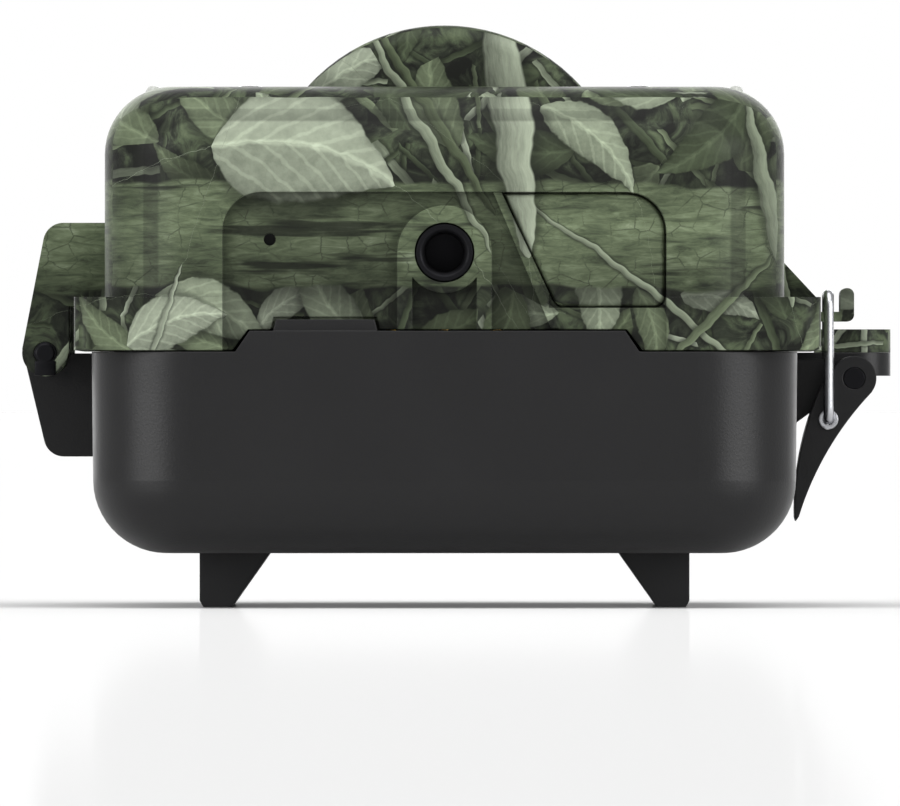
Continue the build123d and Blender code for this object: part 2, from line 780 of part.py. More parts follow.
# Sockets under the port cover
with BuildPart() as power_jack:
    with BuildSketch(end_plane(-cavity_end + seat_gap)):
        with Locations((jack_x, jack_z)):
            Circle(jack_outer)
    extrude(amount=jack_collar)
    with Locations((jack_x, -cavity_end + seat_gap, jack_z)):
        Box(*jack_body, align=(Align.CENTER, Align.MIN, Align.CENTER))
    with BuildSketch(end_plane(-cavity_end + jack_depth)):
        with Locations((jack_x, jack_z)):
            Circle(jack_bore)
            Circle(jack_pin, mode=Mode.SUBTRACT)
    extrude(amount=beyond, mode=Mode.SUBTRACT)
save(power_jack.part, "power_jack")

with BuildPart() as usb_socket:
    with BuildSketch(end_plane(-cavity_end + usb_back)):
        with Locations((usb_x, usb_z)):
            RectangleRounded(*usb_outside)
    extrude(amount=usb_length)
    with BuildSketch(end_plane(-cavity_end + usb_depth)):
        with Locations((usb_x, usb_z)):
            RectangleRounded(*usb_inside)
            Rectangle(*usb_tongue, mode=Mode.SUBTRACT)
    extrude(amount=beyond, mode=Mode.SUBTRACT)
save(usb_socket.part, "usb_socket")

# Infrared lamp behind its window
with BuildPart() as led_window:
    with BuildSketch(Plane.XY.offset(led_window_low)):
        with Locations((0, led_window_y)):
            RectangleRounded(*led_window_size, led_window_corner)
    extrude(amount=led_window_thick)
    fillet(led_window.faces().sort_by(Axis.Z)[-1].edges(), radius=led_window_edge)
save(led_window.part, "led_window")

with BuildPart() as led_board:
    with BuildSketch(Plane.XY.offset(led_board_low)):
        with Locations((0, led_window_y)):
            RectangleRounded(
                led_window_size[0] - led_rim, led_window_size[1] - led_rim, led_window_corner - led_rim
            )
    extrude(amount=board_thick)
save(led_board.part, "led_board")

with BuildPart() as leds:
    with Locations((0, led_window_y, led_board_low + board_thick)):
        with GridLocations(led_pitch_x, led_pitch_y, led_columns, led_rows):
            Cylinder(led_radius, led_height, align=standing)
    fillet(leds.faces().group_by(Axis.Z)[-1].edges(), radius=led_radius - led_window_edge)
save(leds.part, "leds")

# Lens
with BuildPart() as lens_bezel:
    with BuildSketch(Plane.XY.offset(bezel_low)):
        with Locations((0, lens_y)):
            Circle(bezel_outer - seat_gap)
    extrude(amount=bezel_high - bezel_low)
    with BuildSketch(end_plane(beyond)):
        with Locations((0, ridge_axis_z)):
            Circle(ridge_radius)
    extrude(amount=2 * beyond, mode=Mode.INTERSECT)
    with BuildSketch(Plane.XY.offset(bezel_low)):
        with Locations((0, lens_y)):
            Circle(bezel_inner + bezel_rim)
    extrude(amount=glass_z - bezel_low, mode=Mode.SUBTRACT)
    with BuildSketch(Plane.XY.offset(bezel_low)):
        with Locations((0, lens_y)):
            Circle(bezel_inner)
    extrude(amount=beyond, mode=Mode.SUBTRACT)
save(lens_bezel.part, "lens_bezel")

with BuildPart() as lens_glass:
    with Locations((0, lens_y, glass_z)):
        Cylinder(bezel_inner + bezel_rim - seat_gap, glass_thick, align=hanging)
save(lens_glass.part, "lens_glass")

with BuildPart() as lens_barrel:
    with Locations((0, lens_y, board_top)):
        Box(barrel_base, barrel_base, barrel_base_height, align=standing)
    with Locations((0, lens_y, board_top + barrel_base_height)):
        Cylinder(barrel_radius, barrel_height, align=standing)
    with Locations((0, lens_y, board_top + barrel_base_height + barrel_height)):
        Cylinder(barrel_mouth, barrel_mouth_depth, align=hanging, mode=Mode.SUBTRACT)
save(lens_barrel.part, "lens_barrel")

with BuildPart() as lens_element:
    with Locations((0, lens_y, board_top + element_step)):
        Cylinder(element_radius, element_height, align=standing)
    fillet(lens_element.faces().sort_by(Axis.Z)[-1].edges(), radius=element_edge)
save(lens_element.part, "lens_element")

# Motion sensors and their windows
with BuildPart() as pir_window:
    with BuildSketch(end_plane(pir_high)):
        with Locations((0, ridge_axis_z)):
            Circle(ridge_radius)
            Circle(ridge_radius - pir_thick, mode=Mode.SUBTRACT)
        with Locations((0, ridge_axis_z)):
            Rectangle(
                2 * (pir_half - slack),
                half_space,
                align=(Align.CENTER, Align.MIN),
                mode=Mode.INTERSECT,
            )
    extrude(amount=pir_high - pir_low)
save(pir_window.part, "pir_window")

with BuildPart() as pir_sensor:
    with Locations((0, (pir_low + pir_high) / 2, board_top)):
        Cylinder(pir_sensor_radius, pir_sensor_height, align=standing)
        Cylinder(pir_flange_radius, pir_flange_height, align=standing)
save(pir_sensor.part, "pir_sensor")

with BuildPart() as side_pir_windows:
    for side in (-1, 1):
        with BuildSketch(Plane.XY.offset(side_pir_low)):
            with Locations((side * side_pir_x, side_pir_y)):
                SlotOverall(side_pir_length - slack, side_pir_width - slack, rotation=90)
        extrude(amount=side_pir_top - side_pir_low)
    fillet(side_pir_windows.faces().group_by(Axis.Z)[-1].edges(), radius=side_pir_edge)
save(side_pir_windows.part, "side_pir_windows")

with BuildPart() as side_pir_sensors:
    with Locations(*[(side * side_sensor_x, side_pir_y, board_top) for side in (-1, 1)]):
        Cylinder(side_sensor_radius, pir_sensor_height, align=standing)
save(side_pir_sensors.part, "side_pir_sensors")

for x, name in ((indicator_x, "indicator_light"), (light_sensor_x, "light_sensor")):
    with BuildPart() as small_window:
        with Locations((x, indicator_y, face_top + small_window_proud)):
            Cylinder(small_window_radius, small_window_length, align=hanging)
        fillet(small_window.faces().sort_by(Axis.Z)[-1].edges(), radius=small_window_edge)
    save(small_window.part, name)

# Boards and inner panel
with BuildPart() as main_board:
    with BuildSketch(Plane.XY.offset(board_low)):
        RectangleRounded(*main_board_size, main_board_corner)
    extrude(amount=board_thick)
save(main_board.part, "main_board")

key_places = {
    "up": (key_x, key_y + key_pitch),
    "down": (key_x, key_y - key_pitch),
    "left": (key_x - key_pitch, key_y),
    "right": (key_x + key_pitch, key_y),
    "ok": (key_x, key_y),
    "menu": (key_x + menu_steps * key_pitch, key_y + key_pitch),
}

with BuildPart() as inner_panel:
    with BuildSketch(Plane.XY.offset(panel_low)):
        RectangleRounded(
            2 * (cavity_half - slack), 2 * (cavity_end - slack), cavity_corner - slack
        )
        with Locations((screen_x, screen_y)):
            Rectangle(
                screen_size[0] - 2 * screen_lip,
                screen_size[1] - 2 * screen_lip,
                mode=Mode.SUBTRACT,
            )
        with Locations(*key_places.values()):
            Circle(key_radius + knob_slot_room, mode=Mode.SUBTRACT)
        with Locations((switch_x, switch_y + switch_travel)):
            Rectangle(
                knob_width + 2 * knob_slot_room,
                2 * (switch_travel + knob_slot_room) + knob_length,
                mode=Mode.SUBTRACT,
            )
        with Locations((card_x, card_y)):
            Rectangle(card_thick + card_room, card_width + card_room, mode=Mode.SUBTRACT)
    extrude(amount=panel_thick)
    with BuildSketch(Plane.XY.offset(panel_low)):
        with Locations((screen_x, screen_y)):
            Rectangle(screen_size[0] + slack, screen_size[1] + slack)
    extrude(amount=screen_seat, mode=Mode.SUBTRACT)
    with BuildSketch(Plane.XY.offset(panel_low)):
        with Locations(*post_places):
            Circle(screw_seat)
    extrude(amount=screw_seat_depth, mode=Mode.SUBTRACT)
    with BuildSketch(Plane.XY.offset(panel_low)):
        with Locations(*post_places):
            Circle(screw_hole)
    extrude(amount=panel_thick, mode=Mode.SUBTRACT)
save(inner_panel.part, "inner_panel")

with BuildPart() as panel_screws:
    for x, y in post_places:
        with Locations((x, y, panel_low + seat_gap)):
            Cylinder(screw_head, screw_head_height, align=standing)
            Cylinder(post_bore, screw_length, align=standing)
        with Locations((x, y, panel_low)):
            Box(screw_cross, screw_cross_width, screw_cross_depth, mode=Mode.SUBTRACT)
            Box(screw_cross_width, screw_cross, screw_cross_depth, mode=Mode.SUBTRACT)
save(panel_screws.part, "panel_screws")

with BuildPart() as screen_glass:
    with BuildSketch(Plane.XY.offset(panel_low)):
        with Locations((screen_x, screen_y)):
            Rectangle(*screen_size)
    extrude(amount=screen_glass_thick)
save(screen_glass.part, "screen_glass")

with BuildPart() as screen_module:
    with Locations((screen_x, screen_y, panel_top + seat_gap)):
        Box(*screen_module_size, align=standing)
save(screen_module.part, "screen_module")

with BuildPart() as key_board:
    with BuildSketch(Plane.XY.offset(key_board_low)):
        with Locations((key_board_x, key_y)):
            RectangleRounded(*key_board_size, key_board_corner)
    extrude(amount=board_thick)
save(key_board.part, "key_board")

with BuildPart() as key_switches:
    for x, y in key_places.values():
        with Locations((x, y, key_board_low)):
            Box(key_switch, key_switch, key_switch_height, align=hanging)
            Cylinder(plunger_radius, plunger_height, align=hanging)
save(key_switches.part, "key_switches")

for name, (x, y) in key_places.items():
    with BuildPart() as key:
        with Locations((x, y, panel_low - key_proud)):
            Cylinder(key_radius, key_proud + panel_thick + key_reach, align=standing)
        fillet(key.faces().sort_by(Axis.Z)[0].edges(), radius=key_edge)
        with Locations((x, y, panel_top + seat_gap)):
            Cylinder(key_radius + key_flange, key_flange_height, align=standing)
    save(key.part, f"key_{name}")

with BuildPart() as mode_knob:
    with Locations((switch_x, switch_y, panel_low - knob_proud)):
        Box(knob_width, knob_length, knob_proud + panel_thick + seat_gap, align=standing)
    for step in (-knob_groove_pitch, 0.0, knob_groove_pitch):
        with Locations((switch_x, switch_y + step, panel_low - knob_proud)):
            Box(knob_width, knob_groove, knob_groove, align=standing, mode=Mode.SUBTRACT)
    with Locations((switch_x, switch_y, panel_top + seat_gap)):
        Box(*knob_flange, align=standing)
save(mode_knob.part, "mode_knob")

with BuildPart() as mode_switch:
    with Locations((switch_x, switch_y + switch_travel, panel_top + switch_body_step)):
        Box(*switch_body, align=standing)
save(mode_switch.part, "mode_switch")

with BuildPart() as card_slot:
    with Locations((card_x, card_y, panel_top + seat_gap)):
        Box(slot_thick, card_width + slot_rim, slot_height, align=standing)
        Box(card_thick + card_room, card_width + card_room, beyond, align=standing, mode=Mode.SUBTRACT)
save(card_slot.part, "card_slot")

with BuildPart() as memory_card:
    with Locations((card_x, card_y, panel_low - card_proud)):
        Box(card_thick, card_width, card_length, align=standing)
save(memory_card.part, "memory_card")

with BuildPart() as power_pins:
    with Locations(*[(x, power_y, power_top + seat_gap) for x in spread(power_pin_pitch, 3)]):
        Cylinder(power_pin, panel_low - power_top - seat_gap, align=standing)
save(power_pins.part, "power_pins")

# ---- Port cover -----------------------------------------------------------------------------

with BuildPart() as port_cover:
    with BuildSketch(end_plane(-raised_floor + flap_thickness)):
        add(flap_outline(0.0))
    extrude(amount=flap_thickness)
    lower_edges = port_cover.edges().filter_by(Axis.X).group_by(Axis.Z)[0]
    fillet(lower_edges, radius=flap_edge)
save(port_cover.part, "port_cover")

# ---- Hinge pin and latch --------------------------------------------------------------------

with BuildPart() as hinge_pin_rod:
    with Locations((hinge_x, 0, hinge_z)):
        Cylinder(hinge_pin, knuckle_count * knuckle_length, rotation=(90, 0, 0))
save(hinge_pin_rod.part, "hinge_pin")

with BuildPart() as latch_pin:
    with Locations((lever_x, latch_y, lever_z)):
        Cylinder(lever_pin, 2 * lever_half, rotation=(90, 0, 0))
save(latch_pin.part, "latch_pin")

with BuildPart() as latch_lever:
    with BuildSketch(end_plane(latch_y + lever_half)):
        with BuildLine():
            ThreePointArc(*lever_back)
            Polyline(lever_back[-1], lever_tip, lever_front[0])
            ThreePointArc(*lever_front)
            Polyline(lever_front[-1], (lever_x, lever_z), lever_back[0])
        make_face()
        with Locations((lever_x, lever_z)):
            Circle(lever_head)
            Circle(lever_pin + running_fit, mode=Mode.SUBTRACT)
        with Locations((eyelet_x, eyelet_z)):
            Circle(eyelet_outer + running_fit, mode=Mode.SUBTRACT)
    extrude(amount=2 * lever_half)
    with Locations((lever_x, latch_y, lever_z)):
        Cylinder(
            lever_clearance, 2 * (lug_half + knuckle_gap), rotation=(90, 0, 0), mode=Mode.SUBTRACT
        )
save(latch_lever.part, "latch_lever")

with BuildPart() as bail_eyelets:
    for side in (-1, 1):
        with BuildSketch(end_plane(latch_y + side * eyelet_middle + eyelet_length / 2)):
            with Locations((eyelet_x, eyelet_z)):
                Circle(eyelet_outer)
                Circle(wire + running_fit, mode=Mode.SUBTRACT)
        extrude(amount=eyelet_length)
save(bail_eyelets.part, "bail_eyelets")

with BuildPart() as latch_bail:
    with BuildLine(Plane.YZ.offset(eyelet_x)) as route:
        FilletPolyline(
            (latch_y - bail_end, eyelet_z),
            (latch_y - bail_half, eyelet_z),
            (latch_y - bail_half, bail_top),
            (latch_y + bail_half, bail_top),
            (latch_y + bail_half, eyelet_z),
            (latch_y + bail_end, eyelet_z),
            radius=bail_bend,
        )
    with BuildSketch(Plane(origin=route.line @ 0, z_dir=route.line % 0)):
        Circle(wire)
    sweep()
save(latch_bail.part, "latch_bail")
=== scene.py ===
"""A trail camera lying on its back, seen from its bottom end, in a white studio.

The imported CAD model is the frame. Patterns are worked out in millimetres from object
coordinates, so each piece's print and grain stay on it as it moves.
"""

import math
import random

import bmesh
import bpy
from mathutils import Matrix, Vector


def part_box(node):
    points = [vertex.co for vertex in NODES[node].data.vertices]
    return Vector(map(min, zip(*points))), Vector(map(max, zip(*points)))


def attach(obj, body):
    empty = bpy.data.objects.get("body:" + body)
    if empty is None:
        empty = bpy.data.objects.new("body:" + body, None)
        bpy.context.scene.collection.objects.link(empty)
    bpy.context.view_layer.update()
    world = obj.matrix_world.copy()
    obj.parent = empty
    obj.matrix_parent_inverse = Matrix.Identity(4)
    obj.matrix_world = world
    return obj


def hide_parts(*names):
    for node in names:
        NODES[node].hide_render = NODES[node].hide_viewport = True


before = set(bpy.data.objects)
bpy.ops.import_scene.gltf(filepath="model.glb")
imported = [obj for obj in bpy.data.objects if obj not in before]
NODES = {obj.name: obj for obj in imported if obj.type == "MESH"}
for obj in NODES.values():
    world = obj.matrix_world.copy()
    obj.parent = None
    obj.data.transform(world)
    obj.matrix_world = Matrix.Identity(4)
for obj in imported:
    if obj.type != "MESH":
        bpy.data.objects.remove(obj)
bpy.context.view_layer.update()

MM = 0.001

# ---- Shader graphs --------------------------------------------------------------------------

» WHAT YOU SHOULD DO
Exactly as written, give again every line from the one containing "in imported if" through the last line of the material above, and no other lines.

» RESPONSE TO THIS TASK
NODES = {obj.name: obj for obj in imported if obj.type == "MESH"}
for obj in NODES.values():
    world = obj.matrix_world.copy()
    obj.parent = None
    obj.data.transform(world)
    obj.matrix_world = Matrix.Identity(4)
for obj in imported:
    if obj.type != "MESH":
        bpy.data.objects.remove(obj)
bpy.context.view_layer.update()

MM = 0.001

# ---- Shader graphs --------------------------------------------------------------------------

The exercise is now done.